Menaikkan HET Beras Premium, Semudah Itu Solusinya?
"Harga boleh naik, tapi keadilan harus tetap hadir di meja rakyat."
Oleh Karnita
Pendahuluan
Apakah menaikkan harga eceran tertinggi (HET) beras benar menjadi solusi paling sederhana untuk masalah pangan kita? Pada Selasa, 26 Agustus 2025, Republika memuat laporan berjudul “Resmi Naikkan HET Beras Medium di Seluruh Wilayah” yang mengabarkan kebijakan pemerintah melalui Badan Pangan Nasional. Keputusan ini dinilai penting karena menyentuh kebutuhan pokok seluruh masyarakat.
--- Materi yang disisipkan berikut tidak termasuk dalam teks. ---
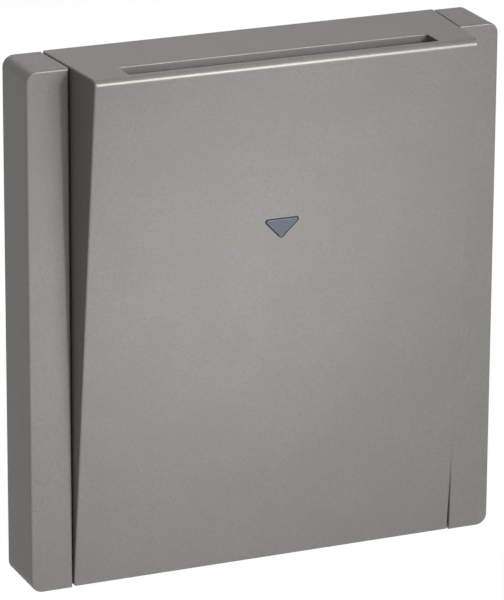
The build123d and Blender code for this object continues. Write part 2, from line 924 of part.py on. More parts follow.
def main():
    """Write one STEP file for each node."""
    os.makedirs("parts", exist_ok=True)
    for name, shape in all_parts().items():
        export_step(shape, f"parts/{name}.step")
    print_spring_gap()


if __name__ == "__main__":
    main()
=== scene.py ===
"""Hotel key card switch: finishes, fasteners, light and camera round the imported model."""

import logging
import math
from dataclasses import dataclass, field
from enum import Enum

import bpy
from mathutils import Matrix, Vector


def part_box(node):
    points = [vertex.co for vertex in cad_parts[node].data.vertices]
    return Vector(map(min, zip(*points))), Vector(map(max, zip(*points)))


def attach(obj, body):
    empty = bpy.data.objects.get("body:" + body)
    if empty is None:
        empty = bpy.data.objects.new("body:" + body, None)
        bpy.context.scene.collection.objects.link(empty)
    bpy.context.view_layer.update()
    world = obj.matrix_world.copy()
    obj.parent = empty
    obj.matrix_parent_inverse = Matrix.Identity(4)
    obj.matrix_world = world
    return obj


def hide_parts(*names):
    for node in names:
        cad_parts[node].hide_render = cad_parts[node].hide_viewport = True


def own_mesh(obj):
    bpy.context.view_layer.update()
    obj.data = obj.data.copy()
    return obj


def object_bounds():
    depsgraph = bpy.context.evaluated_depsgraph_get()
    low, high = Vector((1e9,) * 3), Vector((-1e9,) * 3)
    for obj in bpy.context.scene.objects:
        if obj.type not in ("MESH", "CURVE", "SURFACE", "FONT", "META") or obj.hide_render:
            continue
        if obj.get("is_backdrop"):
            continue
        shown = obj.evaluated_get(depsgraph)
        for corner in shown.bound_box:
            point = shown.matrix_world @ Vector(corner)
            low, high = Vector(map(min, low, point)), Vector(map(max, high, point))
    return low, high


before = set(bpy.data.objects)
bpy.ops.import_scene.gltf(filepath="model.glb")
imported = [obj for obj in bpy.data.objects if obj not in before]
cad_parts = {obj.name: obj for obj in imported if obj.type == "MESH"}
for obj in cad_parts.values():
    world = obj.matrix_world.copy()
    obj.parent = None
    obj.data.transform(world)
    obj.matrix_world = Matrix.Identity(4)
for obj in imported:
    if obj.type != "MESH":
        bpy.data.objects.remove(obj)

LOG = logging.getLogger("card_switch")
MM = 0.001
LONE_SPAN = 20 * MM  # a node of screws that is narrower than this holds one, and a wider one four

Colour = tuple[float, float, float, float]
Corners = tuple[Vector, Vector]
Piece = bpy.types.Object
Tree = bpy.types.NodeTree
Node = bpy.types.Node
Socket = bpy.types.NodeSocket
Sockets = bpy.types.bpy_prop_collection


def linear(hex_colour: str) -> Colour:
    """Turn an sRGB colour into the linear values that a shader takes.

    Args:
        hex_colour: The colour as a hash sign and six hex digits.

    Returns:
        Linear red, green and blue, and an alpha of 1.
    """
    values = [int(hex_colour[i : i + 2], 16) / 255 for i in (1, 3, 5)]
    # The numbers are those of the sRGB standard's own curve.
    flat = [v / 12.92 if v <= 0.04045 else ((v + 0.055) / 1.055) ** 2.4 for v in values]
    return (flat[0], flat[1], flat[2], 1.0)


def per_mm(size: float) -> float:
    """Give the texture scale at which one cell or wave is this many millimetres."""
    return 1 / (size * MM)


def add(
    tree: Tree,
    kind: str,
    settings: dict[str | int, object] | None = None,
    links: dict[str | int, Socket] | None = None,
) -> Node:
    """Add one node with its settings and its links.

    Args:
        tree: The node tree that takes the node.
        kind: Blender's name for the type of node.
        settings: Values by input name, input number or the node's own property name.
        links: Output sockets by the name or number of the input that they feed.

    Returns:
        The new node.
    """
    node = tree.nodes.new(kind)
    properties = {p.identifier for p in node.bl_rna.properties}
    for key, value in (settings or {}).items():
        if isinstance(key, str) and key in properties:
            setattr(node, key, value)
    for key, value in (settings or {}).items():
        if isinstance(key, int) or key not in properties:
            node.inputs[key].default_value = value
    for key, socket in (links or {}).items():
        tree.links.new(socket, node.inputs[key])
    return node


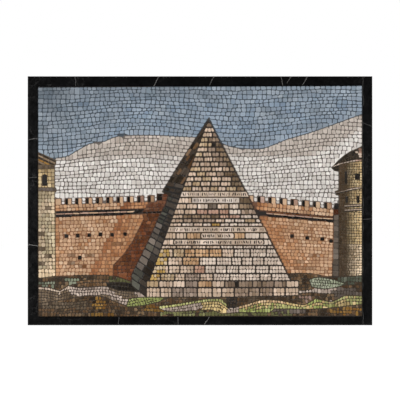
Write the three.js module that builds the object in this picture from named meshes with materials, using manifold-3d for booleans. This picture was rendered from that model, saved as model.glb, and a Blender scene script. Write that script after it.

Mengapa kebijakan ini terasa begitu relevan? Laporan tersebut menyoroti rapat koordinasi terbatas pada 13 dan 22 Agustus 2025 yang menghasilkan keputusan untuk menyesuaikan harga beras. Situasi ini menunjukkan bahwa pangan bukan hanya soal distribusi, tetapi juga soal keberanian negara menjaga stabilitas di tengah tekanan biaya produksi dan distribusi.
Lalu, mengapa saya tertarik mengulasnya? Karena setiap kali beras dibicarakan, berarti kita membicarakan denyut nadi dapur rakyat Indonesia. Kenaikan HET bukan sekadar angka dalam tabel kebijakan, melainkan realitas yang menentukan apakah sebuah keluarga bisa makan layak tiga kali sehari.
1. Harga Naik, Janji Stabilitas
Pemerintah beralasan kenaikan HET beras dilakukan demi menjaga keseimbangan antara biaya produksi dengan daya beli masyarakat. Bapanas menegaskan bahwa tanpa penyesuaian, para penggilingan padi enggan berproduksi karena harga gabah terlalu tinggi. Janji stabilitas harga ini terdengar masuk akal, tetapi tetap menimbulkan pertanyaan besar: apakah kenaikan harga otomatis menjamin pasokan dan ketersediaan pangan tetap terjaga?
Pada satu sisi, penyesuaian harga adalah bentuk realisme ekonomi. Petani membutuhkan insentif agar tetap mau menanam padi. Namun, pada sisi lain, konsumen kecil di kota dan desa dipaksa beradaptasi dengan beban baru di tengah inflasi kebutuhan pokok lain. Di sinilah terlihat ketegangan klasik antara kepentingan produksi dan konsumsi.